WHAT THE TASK REQUIRES →
Each line below should be quoted exactly, please.
★ ★ ★ ★ ★
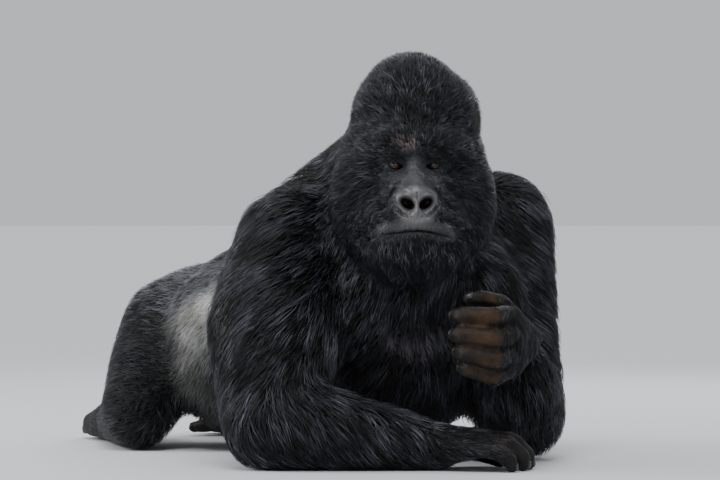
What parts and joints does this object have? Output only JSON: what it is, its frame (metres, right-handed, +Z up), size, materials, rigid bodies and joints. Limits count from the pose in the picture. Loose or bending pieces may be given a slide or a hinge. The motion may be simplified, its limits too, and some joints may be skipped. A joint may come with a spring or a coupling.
{
  "type": "gorilla model",
  "caption": "Life-size still model of a silverback gorilla resting on its elbows and knees, one hand curled before its chest, for display.",
  "frame": {"origin": "on the floor, under the middle of the model's bounding box", "axes": "+Z up, +Y along the trunk from the head towards the rump, -X on the animal's right side"},
  "size_m": [0.7916, 1.3588, 0.7503],
  "materials": {
    "coat": "long black hair, satin",
    "grey_coat": "short grizzled grey hair, matte",
    "silver_coat": "short silver hair, matte",
    "skin": "bare dark skin, creased, satin",
    "eye": "wet dark brown, glossy"
  },
  "bodies": {
    "root": {"abdomen": "silver_coat", "ear_left": "skin", "ear_right": "skin", "eye_left": "eye", "eye_right": "eye", "foot_left": "skin", "foot_right": "skin", "forearm_left": "coat", "forearm_right": "coat", "hand_left": "skin", "hand_right": "skin", "head": "coat", "index_finger_left": "skin", "index_finger_right": "skin", "little_finger_left": "skin", "little_finger_right": "skin", "middle_finger_left": "skin", "middle_finger_right": "skin", "neck": "coat", "pelvis": "grey_coat", "ring_finger_left": "skin", "ring_finger_right": "skin", "shank_left": "grey_coat", "shank_right": "grey_coat", "thigh_left": "grey_coat", "thigh_right": "grey_coat", "thorax": "coat", "thumb_digit_left": "skin", "thumb_digit_right": "skin", "upper_arm_left": "coat", "upper_arm_right": "coat"}
  },
  "joints": []
}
★ ★ ★ ★ ★
FULL OUTPUT →
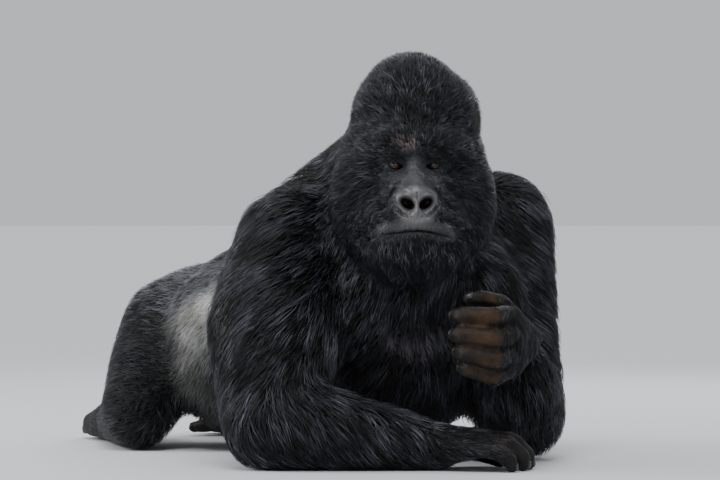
What parts and joints does this object have? Output only JSON: what it is, its frame (metres, right-handed, +Z up), size, materials, rigid bodies and joints. Limits count from the pose in the picture. Loose or bending pieces may be given a slide or a hinge. The motion may be simplified, its limits too, and some joints may be skipped. A joint may come with a spring or a coupling.
{
  "type": "gorilla model",
  "caption": "Life-size still model of a silverback gorilla resting on its elbows and knees, one hand curled before its chest, for display.",
  "frame": {"origin": "on the floor, under the middle of the model's bounding box", "axes": "+Z up, +Y along the trunk from the head towards the rump, -X on the animal's right side"},
  "size_m": [0.7916, 1.3588, 0.7503],
  "materials": {
    "coat": "long black hair, satin",
    "grey_coat": "short grizzled grey hair, matte",
    "silver_coat": "short silver hair, matte",
    "skin": "bare dark skin, creased, satin",
    "eye": "wet dark brown, glossy"
  },
  "bodies": {
    "root": {"abdomen": "silver_coat", "ear_left": "skin", "ear_right": "skin", "eye_left": "eye", "eye_right": "eye", "foot_left": "skin", "foot_right": "skin", "forearm_left": "coat", "forearm_right": "coat", "hand_left": "skin", "hand_right": "skin", "head": "coat", "index_finger_left": "skin", "index_finger_right": "skin", "little_finger_left": "skin", "little_finger_right": "skin", "middle_finger_left": "skin", "middle_finger_right": "skin", "neck": "coat", "pelvis": "grey_coat", "ring_finger_left": "skin", "ring_finger_right": "skin", "shank_left": "grey_coat", "shank_right": "grey_coat", "thigh_left": "grey_coat", "thigh_right": "grey_coat", "thorax": "coat", "thumb_digit_left": "skin", "thumb_digit_right": "skin", "upper_arm_left": "coat", "upper_arm_right": "coat"}
  },
  "joints": []
}